## EXTRACTED ENTRIES
-- BEGIN --
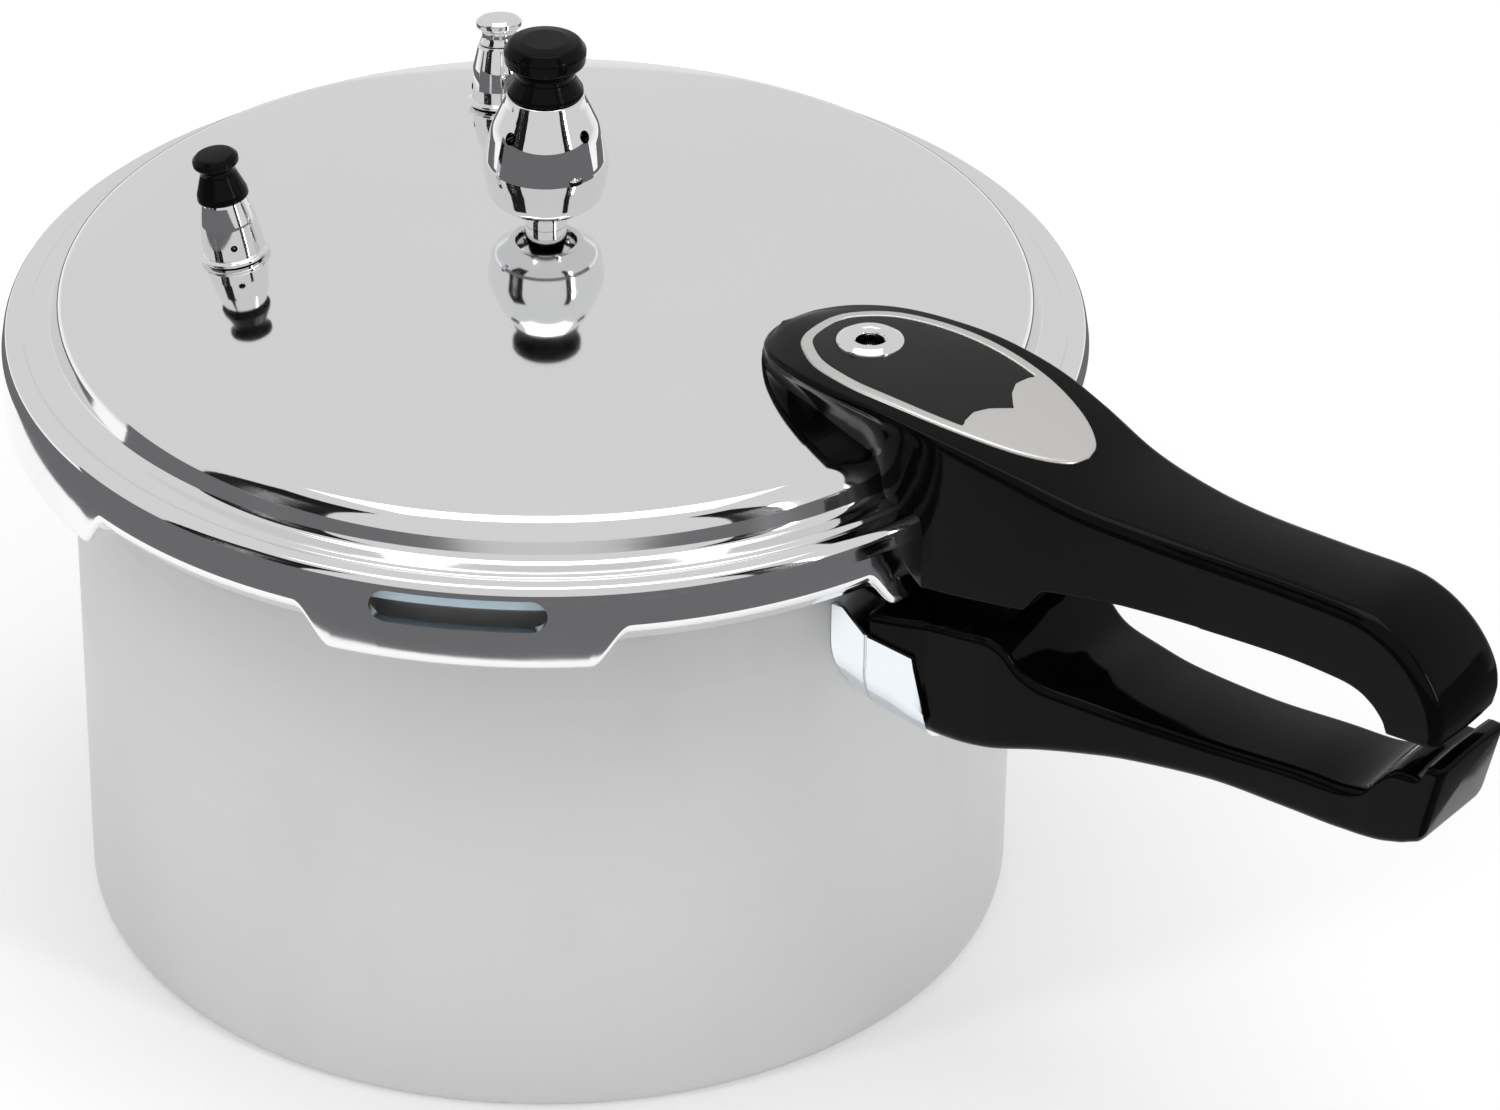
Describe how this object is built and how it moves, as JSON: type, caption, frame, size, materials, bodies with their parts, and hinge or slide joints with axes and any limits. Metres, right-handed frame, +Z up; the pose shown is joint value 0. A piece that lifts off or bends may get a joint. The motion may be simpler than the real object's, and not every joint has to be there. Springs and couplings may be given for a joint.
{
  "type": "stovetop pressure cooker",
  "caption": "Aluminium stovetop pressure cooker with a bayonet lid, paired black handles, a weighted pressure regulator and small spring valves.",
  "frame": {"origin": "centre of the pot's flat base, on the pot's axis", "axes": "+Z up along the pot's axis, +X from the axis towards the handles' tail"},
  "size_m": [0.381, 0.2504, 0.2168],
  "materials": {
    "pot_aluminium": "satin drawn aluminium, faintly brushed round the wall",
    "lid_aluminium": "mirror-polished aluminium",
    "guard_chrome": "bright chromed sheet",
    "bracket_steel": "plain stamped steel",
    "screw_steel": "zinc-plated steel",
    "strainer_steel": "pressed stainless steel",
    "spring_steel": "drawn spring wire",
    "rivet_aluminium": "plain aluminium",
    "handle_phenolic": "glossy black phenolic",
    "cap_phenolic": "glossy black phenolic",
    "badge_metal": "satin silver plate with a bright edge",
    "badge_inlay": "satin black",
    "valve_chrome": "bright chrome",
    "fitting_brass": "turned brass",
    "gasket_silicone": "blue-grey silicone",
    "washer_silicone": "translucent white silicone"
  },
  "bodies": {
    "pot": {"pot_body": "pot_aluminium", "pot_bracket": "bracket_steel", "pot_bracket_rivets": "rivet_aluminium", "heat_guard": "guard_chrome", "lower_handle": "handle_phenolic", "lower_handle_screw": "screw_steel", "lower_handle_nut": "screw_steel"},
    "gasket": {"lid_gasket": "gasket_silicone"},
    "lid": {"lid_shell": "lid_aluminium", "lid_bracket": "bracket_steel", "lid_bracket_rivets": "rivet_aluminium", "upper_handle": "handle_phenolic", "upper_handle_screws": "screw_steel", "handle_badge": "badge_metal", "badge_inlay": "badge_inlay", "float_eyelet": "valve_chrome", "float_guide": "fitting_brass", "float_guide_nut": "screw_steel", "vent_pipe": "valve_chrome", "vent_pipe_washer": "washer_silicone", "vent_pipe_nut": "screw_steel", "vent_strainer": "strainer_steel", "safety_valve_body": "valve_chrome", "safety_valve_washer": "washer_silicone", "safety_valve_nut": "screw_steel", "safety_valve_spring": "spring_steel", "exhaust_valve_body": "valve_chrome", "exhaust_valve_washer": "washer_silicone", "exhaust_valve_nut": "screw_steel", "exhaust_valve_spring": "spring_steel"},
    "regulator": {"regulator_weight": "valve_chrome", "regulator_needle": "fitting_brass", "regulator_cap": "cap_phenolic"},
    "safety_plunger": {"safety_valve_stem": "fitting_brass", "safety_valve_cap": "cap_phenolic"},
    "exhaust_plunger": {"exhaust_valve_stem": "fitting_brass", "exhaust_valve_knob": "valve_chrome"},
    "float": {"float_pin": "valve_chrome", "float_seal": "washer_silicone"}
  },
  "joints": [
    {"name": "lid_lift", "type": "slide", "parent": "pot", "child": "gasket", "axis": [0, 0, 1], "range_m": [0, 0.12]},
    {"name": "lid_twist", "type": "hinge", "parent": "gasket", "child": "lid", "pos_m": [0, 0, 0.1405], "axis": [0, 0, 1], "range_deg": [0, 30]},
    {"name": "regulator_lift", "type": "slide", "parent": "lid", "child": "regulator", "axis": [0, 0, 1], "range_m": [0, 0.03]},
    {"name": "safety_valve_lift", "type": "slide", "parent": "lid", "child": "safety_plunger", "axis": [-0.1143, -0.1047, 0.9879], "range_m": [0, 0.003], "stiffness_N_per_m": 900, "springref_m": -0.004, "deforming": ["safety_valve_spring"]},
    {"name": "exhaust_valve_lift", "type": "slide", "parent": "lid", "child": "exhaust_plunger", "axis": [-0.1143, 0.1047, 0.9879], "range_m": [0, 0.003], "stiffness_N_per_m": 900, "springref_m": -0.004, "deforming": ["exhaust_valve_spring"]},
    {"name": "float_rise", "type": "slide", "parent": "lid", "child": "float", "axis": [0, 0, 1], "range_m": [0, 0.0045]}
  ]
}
-- END --
-- BEGIN --
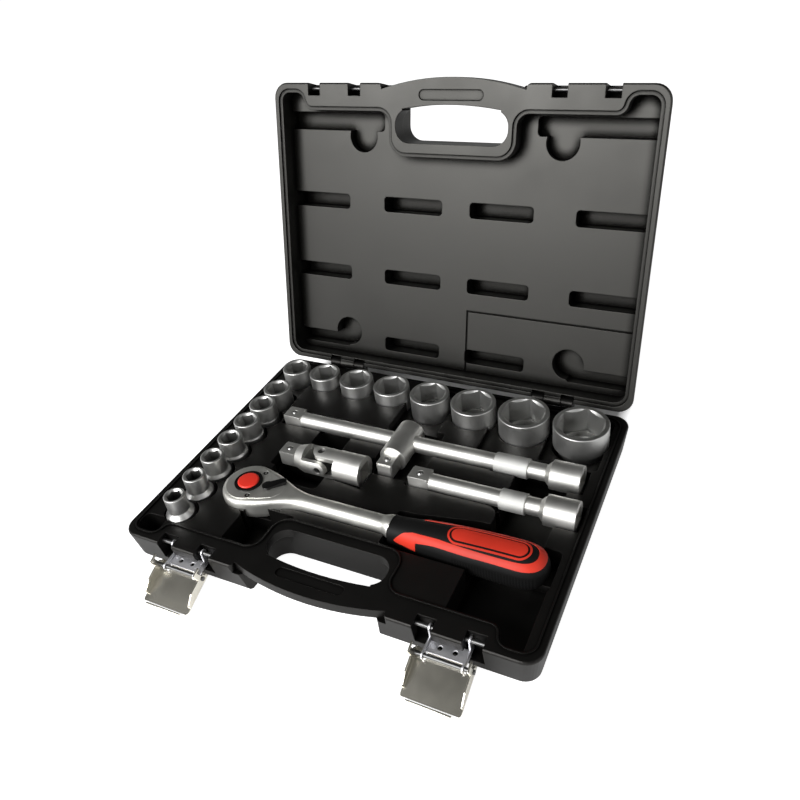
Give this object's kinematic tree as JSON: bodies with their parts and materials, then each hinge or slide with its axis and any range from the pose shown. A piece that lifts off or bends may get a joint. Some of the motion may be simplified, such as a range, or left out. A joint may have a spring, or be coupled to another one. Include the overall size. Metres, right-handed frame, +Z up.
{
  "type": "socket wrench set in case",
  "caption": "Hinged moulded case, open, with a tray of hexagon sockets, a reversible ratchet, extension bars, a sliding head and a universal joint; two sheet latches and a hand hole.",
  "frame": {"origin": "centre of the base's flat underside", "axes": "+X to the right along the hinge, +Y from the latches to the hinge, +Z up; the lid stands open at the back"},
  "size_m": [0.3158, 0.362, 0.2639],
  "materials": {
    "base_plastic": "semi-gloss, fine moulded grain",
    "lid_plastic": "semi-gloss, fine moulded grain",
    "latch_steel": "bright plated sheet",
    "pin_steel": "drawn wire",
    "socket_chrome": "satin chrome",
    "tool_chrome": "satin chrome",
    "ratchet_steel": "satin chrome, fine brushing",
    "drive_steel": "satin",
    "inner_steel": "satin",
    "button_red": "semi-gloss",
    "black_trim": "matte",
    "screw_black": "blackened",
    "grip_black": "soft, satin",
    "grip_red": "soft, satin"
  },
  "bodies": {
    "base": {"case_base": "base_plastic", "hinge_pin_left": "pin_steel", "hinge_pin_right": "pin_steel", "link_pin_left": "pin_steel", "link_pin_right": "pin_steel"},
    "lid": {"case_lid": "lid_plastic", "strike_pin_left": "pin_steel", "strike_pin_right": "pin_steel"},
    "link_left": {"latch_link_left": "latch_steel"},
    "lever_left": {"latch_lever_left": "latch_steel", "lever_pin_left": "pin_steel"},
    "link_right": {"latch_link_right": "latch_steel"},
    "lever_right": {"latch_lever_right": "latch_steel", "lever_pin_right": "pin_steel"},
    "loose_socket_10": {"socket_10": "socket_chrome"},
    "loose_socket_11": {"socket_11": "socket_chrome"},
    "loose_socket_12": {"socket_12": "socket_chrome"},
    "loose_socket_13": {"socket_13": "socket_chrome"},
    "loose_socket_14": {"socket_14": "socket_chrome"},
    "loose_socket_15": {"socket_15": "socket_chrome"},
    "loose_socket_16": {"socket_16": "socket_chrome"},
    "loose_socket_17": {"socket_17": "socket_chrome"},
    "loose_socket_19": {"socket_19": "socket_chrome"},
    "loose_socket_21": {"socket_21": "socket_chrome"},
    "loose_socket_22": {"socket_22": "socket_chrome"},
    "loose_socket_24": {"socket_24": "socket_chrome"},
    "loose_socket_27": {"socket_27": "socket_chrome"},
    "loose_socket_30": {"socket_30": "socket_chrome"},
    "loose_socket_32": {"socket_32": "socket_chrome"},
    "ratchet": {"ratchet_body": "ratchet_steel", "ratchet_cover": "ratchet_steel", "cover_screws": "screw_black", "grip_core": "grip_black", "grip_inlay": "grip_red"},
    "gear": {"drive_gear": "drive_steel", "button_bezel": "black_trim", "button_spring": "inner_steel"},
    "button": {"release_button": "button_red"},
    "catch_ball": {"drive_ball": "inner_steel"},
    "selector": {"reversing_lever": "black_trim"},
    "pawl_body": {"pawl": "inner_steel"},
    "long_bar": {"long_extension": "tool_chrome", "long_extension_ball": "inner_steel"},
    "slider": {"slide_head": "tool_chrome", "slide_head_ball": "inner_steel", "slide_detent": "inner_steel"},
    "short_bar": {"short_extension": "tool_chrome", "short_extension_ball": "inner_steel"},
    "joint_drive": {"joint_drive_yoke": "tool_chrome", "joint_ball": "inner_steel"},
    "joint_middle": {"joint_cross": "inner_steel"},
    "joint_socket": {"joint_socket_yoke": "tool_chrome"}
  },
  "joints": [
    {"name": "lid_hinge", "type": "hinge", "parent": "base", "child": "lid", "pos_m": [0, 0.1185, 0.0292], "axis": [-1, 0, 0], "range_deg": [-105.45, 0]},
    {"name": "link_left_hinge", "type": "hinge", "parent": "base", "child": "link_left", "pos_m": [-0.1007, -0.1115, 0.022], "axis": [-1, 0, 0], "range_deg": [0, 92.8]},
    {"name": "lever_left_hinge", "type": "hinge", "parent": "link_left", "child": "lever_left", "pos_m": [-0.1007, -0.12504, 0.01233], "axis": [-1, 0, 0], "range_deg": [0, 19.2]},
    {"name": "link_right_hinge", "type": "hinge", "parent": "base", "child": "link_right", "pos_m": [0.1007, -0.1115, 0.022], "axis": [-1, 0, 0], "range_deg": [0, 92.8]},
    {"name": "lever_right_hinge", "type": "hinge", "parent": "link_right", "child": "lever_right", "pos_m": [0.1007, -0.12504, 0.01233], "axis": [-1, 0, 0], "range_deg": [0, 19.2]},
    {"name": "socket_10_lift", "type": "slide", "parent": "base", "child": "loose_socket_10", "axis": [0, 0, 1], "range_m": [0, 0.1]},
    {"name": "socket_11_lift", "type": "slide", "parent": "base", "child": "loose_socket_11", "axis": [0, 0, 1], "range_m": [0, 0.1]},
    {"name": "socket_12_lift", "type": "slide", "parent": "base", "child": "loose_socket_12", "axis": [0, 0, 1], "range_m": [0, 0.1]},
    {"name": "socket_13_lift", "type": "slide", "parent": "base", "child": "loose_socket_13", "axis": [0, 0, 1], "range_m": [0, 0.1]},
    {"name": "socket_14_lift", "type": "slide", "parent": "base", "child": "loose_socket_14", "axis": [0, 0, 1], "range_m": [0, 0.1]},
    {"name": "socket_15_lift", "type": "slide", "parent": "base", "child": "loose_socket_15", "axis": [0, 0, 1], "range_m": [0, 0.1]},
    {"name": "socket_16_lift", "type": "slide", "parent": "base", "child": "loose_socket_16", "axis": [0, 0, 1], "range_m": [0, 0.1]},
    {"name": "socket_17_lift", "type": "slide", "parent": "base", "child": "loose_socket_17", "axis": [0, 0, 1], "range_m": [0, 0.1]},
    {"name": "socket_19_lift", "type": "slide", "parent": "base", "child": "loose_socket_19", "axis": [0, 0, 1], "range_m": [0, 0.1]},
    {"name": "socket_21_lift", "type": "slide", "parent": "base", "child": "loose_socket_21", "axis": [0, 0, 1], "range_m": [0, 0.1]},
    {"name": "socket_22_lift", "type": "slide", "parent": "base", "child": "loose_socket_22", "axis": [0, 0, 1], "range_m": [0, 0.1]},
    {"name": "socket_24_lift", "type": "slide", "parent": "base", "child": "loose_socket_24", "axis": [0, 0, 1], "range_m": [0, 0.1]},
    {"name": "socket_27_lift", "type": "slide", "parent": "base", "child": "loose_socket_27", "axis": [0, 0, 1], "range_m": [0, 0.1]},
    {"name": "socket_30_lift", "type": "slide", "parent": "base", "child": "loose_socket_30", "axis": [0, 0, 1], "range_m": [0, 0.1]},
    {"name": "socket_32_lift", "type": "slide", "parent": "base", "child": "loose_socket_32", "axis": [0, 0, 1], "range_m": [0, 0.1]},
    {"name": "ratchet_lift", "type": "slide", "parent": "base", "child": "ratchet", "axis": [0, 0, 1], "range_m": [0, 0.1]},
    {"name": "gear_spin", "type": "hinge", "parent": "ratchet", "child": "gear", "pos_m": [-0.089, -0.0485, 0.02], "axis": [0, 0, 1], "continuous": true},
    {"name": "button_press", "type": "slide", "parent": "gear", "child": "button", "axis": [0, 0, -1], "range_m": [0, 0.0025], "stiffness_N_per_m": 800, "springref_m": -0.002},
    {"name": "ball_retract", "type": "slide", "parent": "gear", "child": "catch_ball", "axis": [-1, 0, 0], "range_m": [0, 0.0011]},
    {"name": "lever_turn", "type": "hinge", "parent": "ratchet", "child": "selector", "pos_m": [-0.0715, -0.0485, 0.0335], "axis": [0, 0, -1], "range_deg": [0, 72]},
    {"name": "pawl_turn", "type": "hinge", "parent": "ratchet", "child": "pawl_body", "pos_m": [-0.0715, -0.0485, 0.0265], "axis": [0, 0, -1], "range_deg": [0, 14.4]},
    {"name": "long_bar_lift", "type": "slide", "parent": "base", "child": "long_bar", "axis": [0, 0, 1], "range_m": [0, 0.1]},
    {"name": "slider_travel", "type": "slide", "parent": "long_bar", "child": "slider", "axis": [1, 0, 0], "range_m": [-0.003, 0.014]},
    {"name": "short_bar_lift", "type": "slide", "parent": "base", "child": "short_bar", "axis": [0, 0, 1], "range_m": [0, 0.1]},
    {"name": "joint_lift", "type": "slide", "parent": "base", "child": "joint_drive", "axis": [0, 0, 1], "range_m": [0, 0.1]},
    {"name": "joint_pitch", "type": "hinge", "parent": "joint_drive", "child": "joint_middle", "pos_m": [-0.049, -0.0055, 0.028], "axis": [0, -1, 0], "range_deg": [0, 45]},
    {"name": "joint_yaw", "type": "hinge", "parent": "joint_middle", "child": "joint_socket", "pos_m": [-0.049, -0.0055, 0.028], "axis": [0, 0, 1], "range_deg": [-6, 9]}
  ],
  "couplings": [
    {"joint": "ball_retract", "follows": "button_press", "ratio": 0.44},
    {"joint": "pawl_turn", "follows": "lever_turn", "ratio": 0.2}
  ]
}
-- END --
-- BEGIN --
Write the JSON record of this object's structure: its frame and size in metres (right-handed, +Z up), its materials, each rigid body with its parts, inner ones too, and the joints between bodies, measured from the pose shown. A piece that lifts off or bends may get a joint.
-- END --
## TASK DIRECTIONS
Please list every line of the records that contains "each".

## ANSWER TO THE TASK
Give this object's kinematic tree as JSON: bodies with their parts and materials, then each hinge or slide with its axis and any range from the pose shown. A piece that lifts off or bends may get a joint. Some of the motion may be simplified, such as a range, or left out. A joint may have a spring, or be coupled to another one. Include the overall size. Metres, right-handed frame, +Z up.
Write the JSON record of this object's structure: its frame and size in metres (right-handed, +Z up), its materials, each rigid body with its parts, inner ones too, and the joints between bodies, measured from the pose shown. A piece that lifts off or bends may get a joint.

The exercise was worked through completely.